At the Copenhagen climate conference in 2009 there were real hopes for an international agreement to keep global warming below 2 degrees Celsius, thus preventing catastrophic climate change. Negotiations lasted until the last minute, and they failed. Three years later, in Rio de Janeiro, there was little hope from the start. As predicted, the result is vague and the overall feeling is that the negotiations were over before they had even begun.
What was at stake in Rio? Why did 50,000 people come to the Brazilian capital last month? June 2012 was the twentieth anniversary of the first Rio conference (the Earth Summit), where world leaders set the basis for an international environmental protection system. Two decades later, a progress report was supposed to take place that would determine where the world stands in combating climate change and how effective the existing negotiation mechanisms are. The answer: we are doing badly, very badly. Some scientists claim that there is no longer any chance of keeping within the 2 degrees limit.

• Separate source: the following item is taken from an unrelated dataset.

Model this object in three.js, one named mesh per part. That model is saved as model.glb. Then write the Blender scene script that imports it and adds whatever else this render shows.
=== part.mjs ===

Unlike the Copenhagen summit, where the focus was on the climate, in Rio the theme was sustainable development. Negotiators attempted a more complex take on global problems by analysing their interconnections. Countries such as the Maldives or Bangladesh are already seeing their coastal areas flooded by oceanic waters, forcing populations living there to give up their lifestyles and move to the peripheries of big cities. At the same time, a billion people around the world suffer from chronic hunger. Among the hungry billion are those peasants from Bangladesh who, forced to move to the city, are unable to find work; among the starving are former farmers who, unable to predict weather patterns and plan their crops, can no longer work their lands. If small farmers no longer work their lands, dependency on unhealthy food produced by agribusinesses increases; the expansion of large scale industrial farming in turn leads to more pollutant emissions and more destructive effects on waters and soil.
What was negotiated?
The main theme of the Rio conference was how to continue developing while remaining within the natural limits of our planet: what kind of energy to use, how much to consume, how to distribute resources globally. This time, however, the old concept of sustainable development was replaced by a newer one, supported by rich countries and the business sector: “the green economy”. Behind the concept are two main premises: first, that there is an urgent need to green the global economy; second, that this must be achieved through the mechanisms of the market economy.
Strongly supported by Europeans (though less so by the United States, which remained rather quiet in Rio), the green economy was strongly criticised by both developing countries and civil society. For the developing countries, the concept is an imposition by the rich. This dynamic could have been predicted by anyone watching international negotiations on climate change since Copenhagen. Europe and the US simply no longer have enough power to swing international opinion. India, China, Brazil and other large developing countries matter a lot – without them, nothing can be agreed on. Moreover, these countries want to continue growing regardless of the state of the planet. If Europe and the US were allowed to pollute the planet for centuries, it is now the turn of other countries to do the same. Colonial history makes it even harder for westerners to dictate terms to the rest of the world. It was this dynamics that blocked a deal in Copenhagen. And it is this dynamics that, predictably enough, blocked a strong deal in Rio.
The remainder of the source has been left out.